## Dataset records
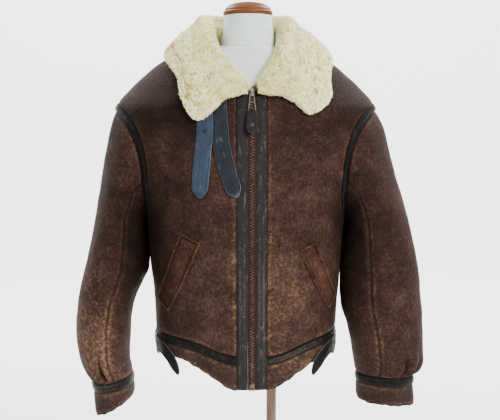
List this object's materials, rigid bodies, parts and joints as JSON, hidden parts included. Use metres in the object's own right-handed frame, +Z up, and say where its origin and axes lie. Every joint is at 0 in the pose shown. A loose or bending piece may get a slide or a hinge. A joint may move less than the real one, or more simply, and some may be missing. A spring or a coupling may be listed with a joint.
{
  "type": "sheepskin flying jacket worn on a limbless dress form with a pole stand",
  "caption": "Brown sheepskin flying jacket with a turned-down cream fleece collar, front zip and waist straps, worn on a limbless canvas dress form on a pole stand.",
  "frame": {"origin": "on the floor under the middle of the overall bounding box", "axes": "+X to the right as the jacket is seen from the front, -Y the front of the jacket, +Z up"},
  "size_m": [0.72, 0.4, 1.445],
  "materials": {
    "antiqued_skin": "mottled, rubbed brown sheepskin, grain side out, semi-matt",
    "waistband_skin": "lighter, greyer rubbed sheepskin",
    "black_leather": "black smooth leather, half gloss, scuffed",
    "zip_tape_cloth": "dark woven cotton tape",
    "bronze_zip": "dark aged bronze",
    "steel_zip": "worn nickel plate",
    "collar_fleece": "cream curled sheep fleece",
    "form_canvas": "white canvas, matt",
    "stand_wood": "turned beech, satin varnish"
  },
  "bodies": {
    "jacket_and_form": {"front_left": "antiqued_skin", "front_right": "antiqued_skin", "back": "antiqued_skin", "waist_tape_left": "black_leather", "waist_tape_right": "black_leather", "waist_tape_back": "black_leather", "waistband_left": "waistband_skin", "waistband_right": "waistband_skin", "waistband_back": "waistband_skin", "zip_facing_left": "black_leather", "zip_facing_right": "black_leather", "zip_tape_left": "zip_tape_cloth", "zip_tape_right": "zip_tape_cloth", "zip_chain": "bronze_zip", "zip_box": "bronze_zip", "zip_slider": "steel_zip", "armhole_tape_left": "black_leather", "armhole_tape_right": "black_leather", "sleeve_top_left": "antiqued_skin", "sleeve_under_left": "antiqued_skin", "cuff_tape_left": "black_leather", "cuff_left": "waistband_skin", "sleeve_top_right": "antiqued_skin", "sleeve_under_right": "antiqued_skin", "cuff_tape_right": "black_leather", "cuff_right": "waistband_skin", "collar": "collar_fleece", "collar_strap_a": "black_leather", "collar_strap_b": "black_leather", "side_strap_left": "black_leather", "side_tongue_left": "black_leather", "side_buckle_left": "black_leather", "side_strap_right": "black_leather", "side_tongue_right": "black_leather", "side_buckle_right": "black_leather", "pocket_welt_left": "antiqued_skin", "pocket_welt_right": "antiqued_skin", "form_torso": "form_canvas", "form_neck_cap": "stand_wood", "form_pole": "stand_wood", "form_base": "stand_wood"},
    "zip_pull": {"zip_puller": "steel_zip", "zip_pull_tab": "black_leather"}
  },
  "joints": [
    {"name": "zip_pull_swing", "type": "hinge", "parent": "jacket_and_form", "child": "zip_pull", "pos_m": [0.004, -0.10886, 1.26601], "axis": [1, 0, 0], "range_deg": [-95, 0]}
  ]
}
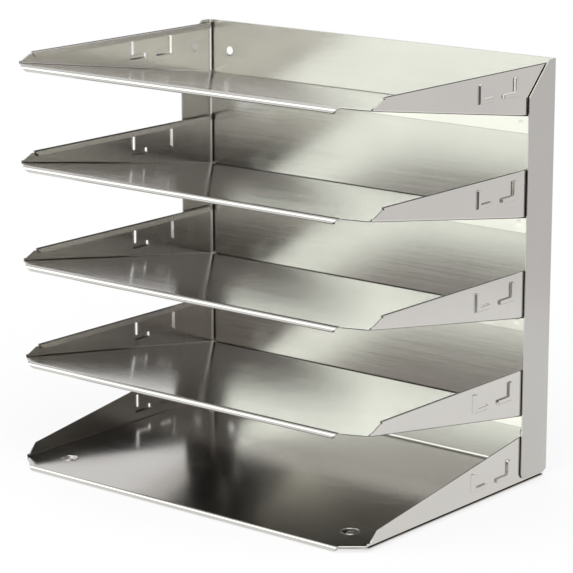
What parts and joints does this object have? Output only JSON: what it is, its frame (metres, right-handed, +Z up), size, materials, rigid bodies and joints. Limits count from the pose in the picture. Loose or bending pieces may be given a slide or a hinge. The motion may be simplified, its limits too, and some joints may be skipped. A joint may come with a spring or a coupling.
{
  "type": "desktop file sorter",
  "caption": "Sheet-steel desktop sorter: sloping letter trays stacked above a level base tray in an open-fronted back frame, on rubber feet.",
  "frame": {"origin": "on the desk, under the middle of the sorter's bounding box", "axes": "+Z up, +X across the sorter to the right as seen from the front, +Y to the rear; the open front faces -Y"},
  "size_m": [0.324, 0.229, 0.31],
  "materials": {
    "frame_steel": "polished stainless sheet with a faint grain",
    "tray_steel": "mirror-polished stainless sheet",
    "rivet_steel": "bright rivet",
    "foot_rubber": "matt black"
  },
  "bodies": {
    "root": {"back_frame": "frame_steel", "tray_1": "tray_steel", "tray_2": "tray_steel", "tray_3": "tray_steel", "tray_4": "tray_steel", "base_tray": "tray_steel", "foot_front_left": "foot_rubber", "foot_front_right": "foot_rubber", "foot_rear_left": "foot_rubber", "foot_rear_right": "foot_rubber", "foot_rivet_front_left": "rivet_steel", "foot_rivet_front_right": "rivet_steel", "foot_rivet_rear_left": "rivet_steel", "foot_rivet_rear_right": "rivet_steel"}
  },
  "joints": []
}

## What you have to do
Print every entry exactly as it appears.

## Response below
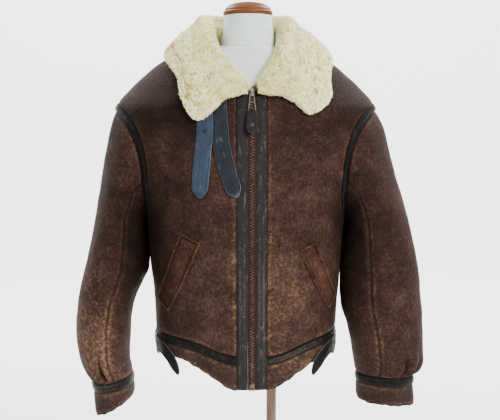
List this object's materials, rigid bodies, parts and joints as JSON, hidden parts included. Use metres in the object's own right-handed frame, +Z up, and say where its origin and axes lie. Every joint is at 0 in the pose shown. A loose or bending piece may get a slide or a hinge. A joint may move less than the real one, or more simply, and some may be missing. A spring or a coupling may be listed with a joint.
{
  "type": "sheepskin flying jacket worn on a limbless dress form with a pole stand",
  "caption": "Brown sheepskin flying jacket with a turned-down cream fleece collar, front zip and waist straps, worn on a limbless canvas dress form on a pole stand.",
  "frame": {"origin": "on the floor under the middle of the overall bounding box", "axes": "+X to the right as the jacket is seen from the front, -Y the front of the jacket, +Z up"},
  "size_m": [0.72, 0.4, 1.445],
  "materials": {
    "antiqued_skin": "mottled, rubbed brown sheepskin, grain side out, semi-matt",
    "waistband_skin": "lighter, greyer rubbed sheepskin",
    "black_leather": "black smooth leather, half gloss, scuffed",
    "zip_tape_cloth": "dark woven cotton tape",
    "bronze_zip": "dark aged bronze",
    "steel_zip": "worn nickel plate",
    "collar_fleece": "cream curled sheep fleece",
    "form_canvas": "white canvas, matt",
    "stand_wood": "turned beech, satin varnish"
  },
  "bodies": {
    "jacket_and_form": {"front_left": "antiqued_skin", "front_right": "antiqued_skin", "back": "antiqued_skin", "waist_tape_left": "black_leather", "waist_tape_right": "black_leather", "waist_tape_back": "black_leather", "waistband_left": "waistband_skin", "waistband_right": "waistband_skin", "waistband_back": "waistband_skin", "zip_facing_left": "black_leather", "zip_facing_right": "black_leather", "zip_tape_left": "zip_tape_cloth", "zip_tape_right": "zip_tape_cloth", "zip_chain": "bronze_zip", "zip_box": "bronze_zip", "zip_slider": "steel_zip", "armhole_tape_left": "black_leather", "armhole_tape_right": "black_leather", "sleeve_top_left": "antiqued_skin", "sleeve_under_left": "antiqued_skin", "cuff_tape_left": "black_leather", "cuff_left": "waistband_skin", "sleeve_top_right": "antiqued_skin", "sleeve_under_right": "antiqued_skin", "cuff_tape_right": "black_leather", "cuff_right": "waistband_skin", "collar": "collar_fleece", "collar_strap_a": "black_leather", "collar_strap_b": "black_leather", "side_strap_left": "black_leather", "side_tongue_left": "black_leather", "side_buckle_left": "black_leather", "side_strap_right": "black_leather", "side_tongue_right": "black_leather", "side_buckle_right": "black_leather", "pocket_welt_left": "antiqued_skin", "pocket_welt_right": "antiqued_skin", "form_torso": "form_canvas", "form_neck_cap": "stand_wood", "form_pole": "stand_wood", "form_base": "stand_wood"},
    "zip_pull": {"zip_puller": "steel_zip", "zip_pull_tab": "black_leather"}
  },
  "joints": [
    {"name": "zip_pull_swing", "type": "hinge", "parent": "jacket_and_form", "child": "zip_pull", "pos_m": [0.004, -0.10886, 1.26601], "axis": [1, 0, 0], "range_deg": [-95, 0]}
  ]
}
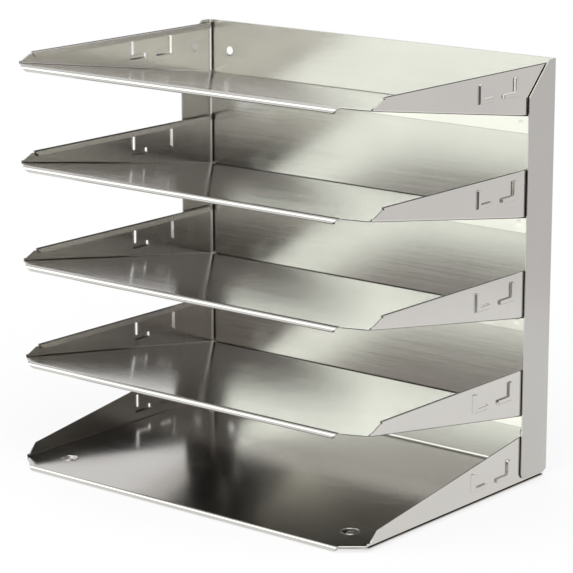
What parts and joints does this object have? Output only JSON: what it is, its frame (metres, right-handed, +Z up), size, materials, rigid bodies and joints. Limits count from the pose in the picture. Loose or bending pieces may be given a slide or a hinge. The motion may be simplified, its limits too, and some joints may be skipped. A joint may come with a spring or a coupling.
{
  "type": "desktop file sorter",
  "caption": "Sheet-steel desktop sorter: sloping letter trays stacked above a level base tray in an open-fronted back frame, on rubber feet.",
  "frame": {"origin": "on the desk, under the middle of the sorter's bounding box", "axes": "+Z up, +X across the sorter to the right as seen from the front, +Y to the rear; the open front faces -Y"},
  "size_m": [0.324, 0.229, 0.31],
  "materials": {
    "frame_steel": "polished stainless sheet with a faint grain",
    "tray_steel": "mirror-polished stainless sheet",
    "rivet_steel": "bright rivet",
    "foot_rubber": "matt black"
  },
  "bodies": {
    "root": {"back_frame": "frame_steel", "tray_1": "tray_steel", "tray_2": "tray_steel", "tray_3": "tray_steel", "tray_4": "tray_steel", "base_tray": "tray_steel", "foot_front_left": "foot_rubber", "foot_front_right": "foot_rubber", "foot_rear_left": "foot_rubber", "foot_rear_right": "foot_rubber", "foot_rivet_front_left": "rivet_steel", "foot_rivet_front_right": "rivet_steel", "foot_rivet_rear_left": "rivet_steel", "foot_rivet_rear_right": "rivet_steel"}
  },
  "joints": []
}